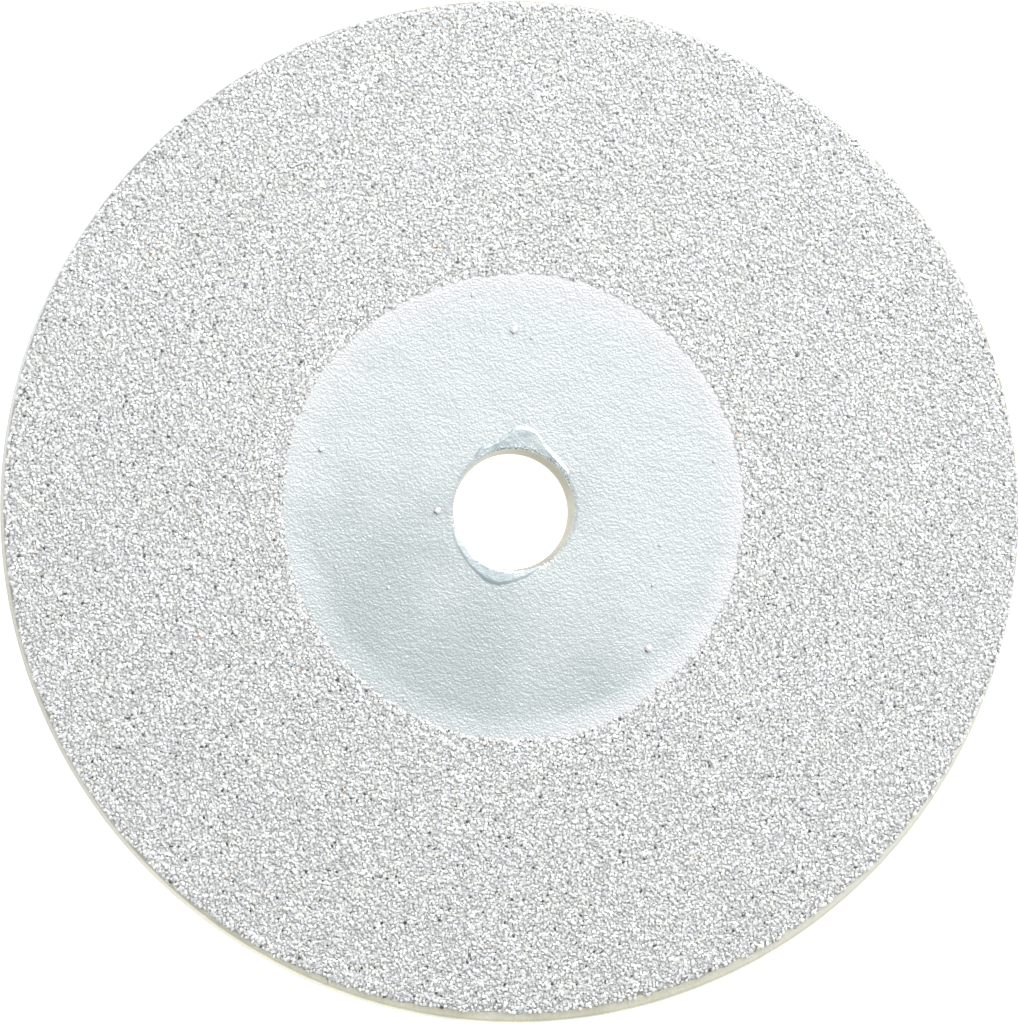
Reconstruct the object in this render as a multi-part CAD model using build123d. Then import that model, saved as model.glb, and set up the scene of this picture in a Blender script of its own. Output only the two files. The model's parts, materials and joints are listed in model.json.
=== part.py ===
from build123d import *
import os
from math import cos, pi, radians, sin

# Grit-coated carving disc for an angle grinder, in millimetres.
# The bore runs along +Z, the origin is on the bore's axis at the back face, and the grit faces +Z.

# Blank
plate_r = 44.0            # 88 mm outside diameter
plate_t = 2.8
bore_r = 5.0              # slides on a 10 mm spindle
bore_land = 1.0           # straight part of the punched bore, at the back
bore_flare = 0.30         # the sheared wall opens by this much towards the grit side
rim_round = 0.30          # rolled-over outer edge on the grit side
back_break = 0.15         # small rounding on the back, at the bore and the rim

# Silver bond and grit, all on the front face
hub_r = 20.1              # smooth hub, clear of grit
hub_coat_t = 0.12
hub_slope_w = 1.7         # the film climbs to the grit over this width
hub_slope_rise = 0.16
bed_t = 0.15
grit_t = 0.35             # grains above the bed
grit_outer_r = 43.56
grit_shift = 0.40         # the grit ring sits this far off the blank's centre
grit_shift_angle = 103    # degrees from +X

# Two smooth runs of bond beside the bore: angle, half angle, reach of the lobe
run_t = 0.16
run_lip = 0.25            # least width of a run beyond the bore's mouth
run_steps = 8             # spans of the outline's curve
bond_run_places = [(80, 52, 1.85), (-112, 48, 1.18)]

# Grains that landed on the hub: distance from the axis, angle, radius
stray_places = [
    (15.7, 90, 0.26), (17.4, 163, 0.22), (6.7, 180, 0.22), (16.9, -45, 0.26),
    (15.0, 84, 0.16), (16.2, 197, 0.16), (12.8, 212, 0.15), (13.0, -13, 0.15),
]
stray_stand = 0.24        # height of a grain above the film
stray_sides = 7
stray_taper = 0.5         # a grain's top against its foot

plate_top = plate_t
hub_top = plate_top + hub_coat_t
bed_top = plate_top + bed_t
mouth_r = bore_r + bore_flare


def ring(outer, inner, z0, height, shift=(0, 0)):
    """Flat ring whose hole stays on the bore's axis while its outside may be shifted."""
    outside = Pos(shift[0], shift[1], z0) * extrude(Circle(outer), height)
    hole = Pos(0, 0, z0 - height) * extrude(Circle(inner), 3 * height)
    return outside - hole


def round_edge(body, radius, height, amount):
    """Rounds the circular edge that has this radius and height."""
    found = [e for e in body.edges().filter_by(GeomType.CIRCLE)
             if abs(e.radius - radius) < 0.01 and abs(e.center().Z - height) < 0.01]
    return fillet(found, amount)


def core_plate():
    flare_t = plate_t - bore_land
    body = ring(plate_r, bore_r, 0, plate_t)
    body -= Pos(0, 0, bore_land + flare_t / 2) * Cone(bore_r, mouth_r, flare_t)
    body = round_edge(body, plate_r, plate_top, rim_round)
    body = round_edge(body, bore_r, 0, back_break)
    return round_edge(body, plate_r, 0, back_break)


def hub_coat():
    """Film with a flat seat and a border that climbs to the grit."""
    slope_top = hub_top + hub_slope_rise
    outline = Plane.XZ * Polyline(
        (mouth_r, plate_top), (hub_r, plate_top), (hub_r, slope_top),
        (hub_r - hub_slope_w, hub_top), (mouth_r, hub_top), close=True)
    return revolve(make_face(outline), Axis.Z)


def off_centre():
    turn = radians(grit_shift_angle)
    return (grit_shift * cos(turn), grit_shift * sin(turn))


def bond_bed():
    return ring(grit_outer_r, hub_r, plate_top, bed_t, off_centre())


def grit_layer():
    return ring(grit_outer_r, hub_r, bed_top, grit_t, off_centre())


def bond_run(angle, half_angle, reach):
    """Crescent that swells from the bore's mouth to one rounded lobe."""
    outer = []
    for step in range(run_steps + 1):
        part = 2 * step / run_steps - 1
        swell = (1 + cos(part * pi)) / 2
        turn = radians(angle + part * half_angle)
        distance = mouth_r + run_lip + reach * swell
        outer.append((distance * cos(turn), distance * sin(turn)))
    first, last, middle = (radians(angle + k * half_angle) for k in (-1, 1, 0))
    inner = ThreePointArc(*[(mouth_r * cos(t), mouth_r * sin(t)) for t in (last, middle, first)])
    edges = [Spline(*outer), Line(outer[-1], inner @ 0), inner, Line(inner @ 1, outer[0])]
    return Pos(0, 0, hub_top) * extrude(make_face(edges), run_t)


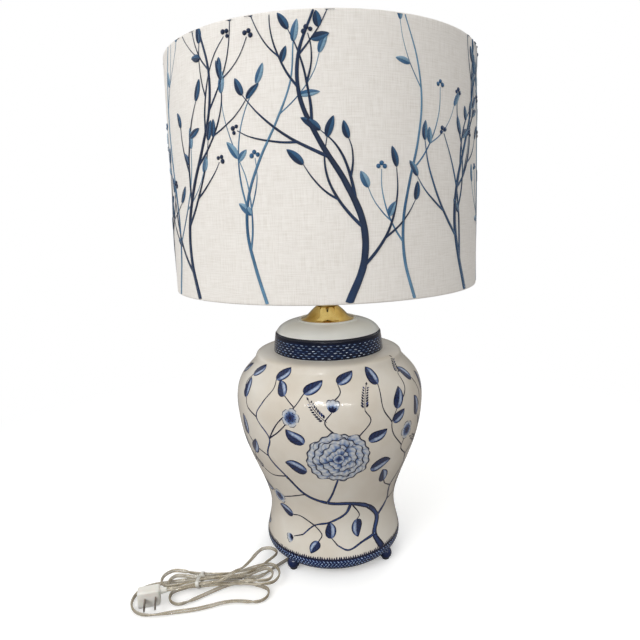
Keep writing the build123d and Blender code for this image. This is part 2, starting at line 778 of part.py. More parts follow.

****************

Take the records above and return them exactly as written.

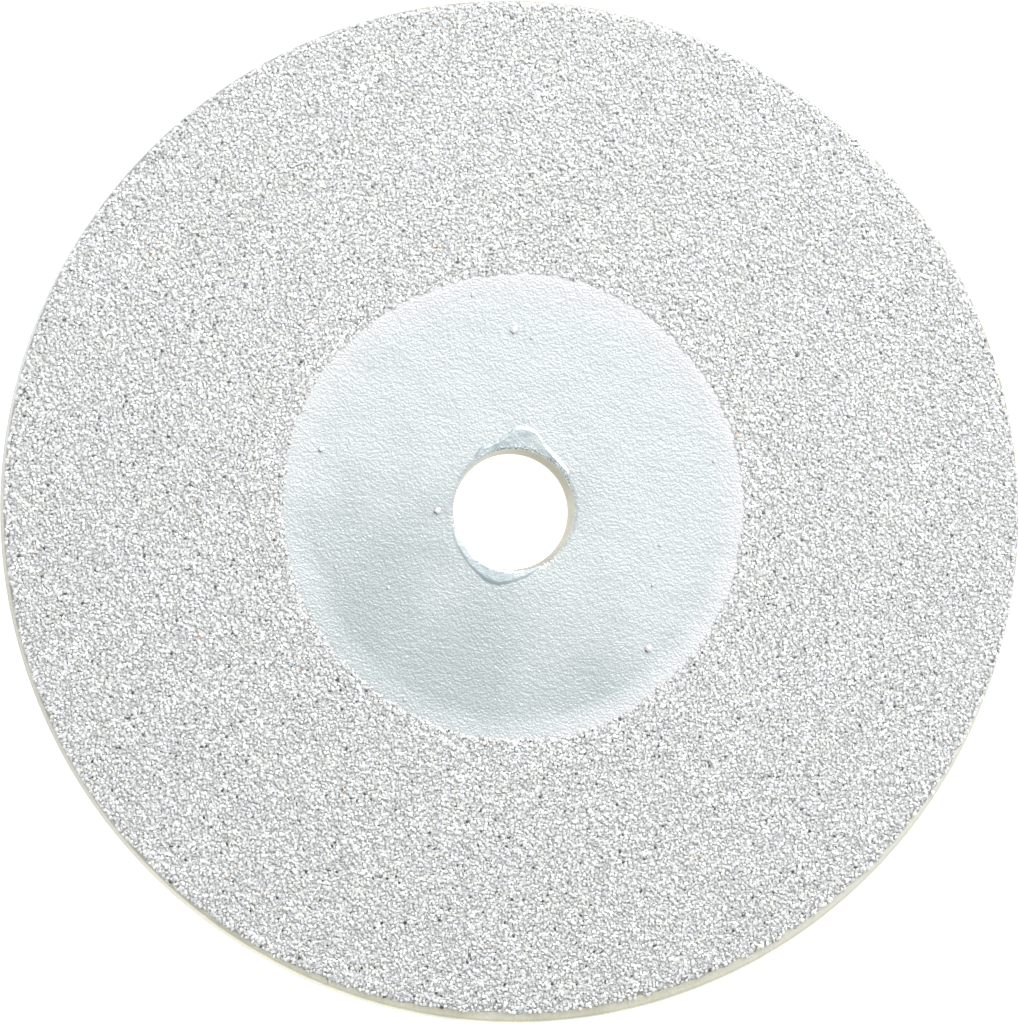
Reconstruct the object in this render as a multi-part CAD model using build123d. Then import that model, saved as model.glb, and set up the scene of this picture in a Blender script of its own. Output only the two files. The model's parts, materials and joints are listed in model.json.
=== part.py ===
from build123d import *
import os
from math import cos, pi, radians, sin

# Grit-coated carving disc for an angle grinder, in millimetres.
# The bore runs along +Z, the origin is on the bore's axis at the back face, and the grit faces +Z.

# Blank
plate_r = 44.0            # 88 mm outside diameter
plate_t = 2.8
bore_r = 5.0              # slides on a 10 mm spindle
bore_land = 1.0           # straight part of the punched bore, at the back
bore_flare = 0.30         # the sheared wall opens by this much towards the grit side
rim_round = 0.30          # rolled-over outer edge on the grit side
back_break = 0.15         # small rounding on the back, at the bore and the rim

# Silver bond and grit, all on the front face
hub_r = 20.1              # smooth hub, clear of grit
hub_coat_t = 0.12
hub_slope_w = 1.7         # the film climbs to the grit over this width
hub_slope_rise = 0.16
bed_t = 0.15
grit_t = 0.35             # grains above the bed
grit_outer_r = 43.56
grit_shift = 0.40         # the grit ring sits this far off the blank's centre
grit_shift_angle = 103    # degrees from +X

# Two smooth runs of bond beside the bore: angle, half angle, reach of the lobe
run_t = 0.16
run_lip = 0.25            # least width of a run beyond the bore's mouth
run_steps = 8             # spans of the outline's curve
bond_run_places = [(80, 52, 1.85), (-112, 48, 1.18)]

# Grains that landed on the hub: distance from the axis, angle, radius
stray_places = [
    (15.7, 90, 0.26), (17.4, 163, 0.22), (6.7, 180, 0.22), (16.9, -45, 0.26),
    (15.0, 84, 0.16), (16.2, 197, 0.16), (12.8, 212, 0.15), (13.0, -13, 0.15),
]
stray_stand = 0.24        # height of a grain above the film
stray_sides = 7
stray_taper = 0.5         # a grain's top against its foot

plate_top = plate_t
hub_top = plate_top + hub_coat_t
bed_top = plate_top + bed_t
mouth_r = bore_r + bore_flare


def ring(outer, inner, z0, height, shift=(0, 0)):
    """Flat ring whose hole stays on the bore's axis while its outside may be shifted."""
    outside = Pos(shift[0], shift[1], z0) * extrude(Circle(outer), height)
    hole = Pos(0, 0, z0 - height) * extrude(Circle(inner), 3 * height)
    return outside - hole


def round_edge(body, radius, height, amount):
    """Rounds the circular edge that has this radius and height."""
    found = [e for e in body.edges().filter_by(GeomType.CIRCLE)
             if abs(e.radius - radius) < 0.01 and abs(e.center().Z - height) < 0.01]
    return fillet(found, amount)


def core_plate():
    flare_t = plate_t - bore_land
    body = ring(plate_r, bore_r, 0, plate_t)
    body -= Pos(0, 0, bore_land + flare_t / 2) * Cone(bore_r, mouth_r, flare_t)
    body = round_edge(body, plate_r, plate_top, rim_round)
    body = round_edge(body, bore_r, 0, back_break)
    return round_edge(body, plate_r, 0, back_break)


def hub_coat():
    """Film with a flat seat and a border that climbs to the grit."""
    slope_top = hub_top + hub_slope_rise
    outline = Plane.XZ * Polyline(
        (mouth_r, plate_top), (hub_r, plate_top), (hub_r, slope_top),
        (hub_r - hub_slope_w, hub_top), (mouth_r, hub_top), close=True)
    return revolve(make_face(outline), Axis.Z)


def off_centre():
    turn = radians(grit_shift_angle)
    return (grit_shift * cos(turn), grit_shift * sin(turn))


def bond_bed():
    return ring(grit_outer_r, hub_r, plate_top, bed_t, off_centre())


def grit_layer():
    return ring(grit_outer_r, hub_r, bed_top, grit_t, off_centre())


def bond_run(angle, half_angle, reach):
    """Crescent that swells from the bore's mouth to one rounded lobe."""
    outer = []
    for step in range(run_steps + 1):
        part = 2 * step / run_steps - 1
        swell = (1 + cos(part * pi)) / 2
        turn = radians(angle + part * half_angle)
        distance = mouth_r + run_lip + reach * swell
        outer.append((distance * cos(turn), distance * sin(turn)))
    first, last, middle = (radians(angle + k * half_angle) for k in (-1, 1, 0))
    inner = ThreePointArc(*[(mouth_r * cos(t), mouth_r * sin(t)) for t in (last, middle, first)])
    edges = [Spline(*outer), Line(outer[-1], inner @ 0), inner, Line(inner @ 1, outer[0])]
    return Pos(0, 0, hub_top) * extrude(make_face(edges), run_t)


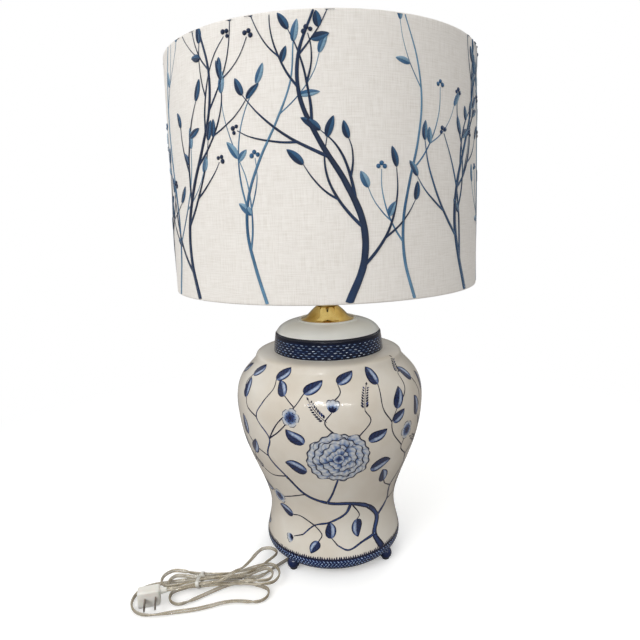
Keep writing the build123d and Blender code for this image. This is part 2, starting at line 778 of part.py. More parts follow.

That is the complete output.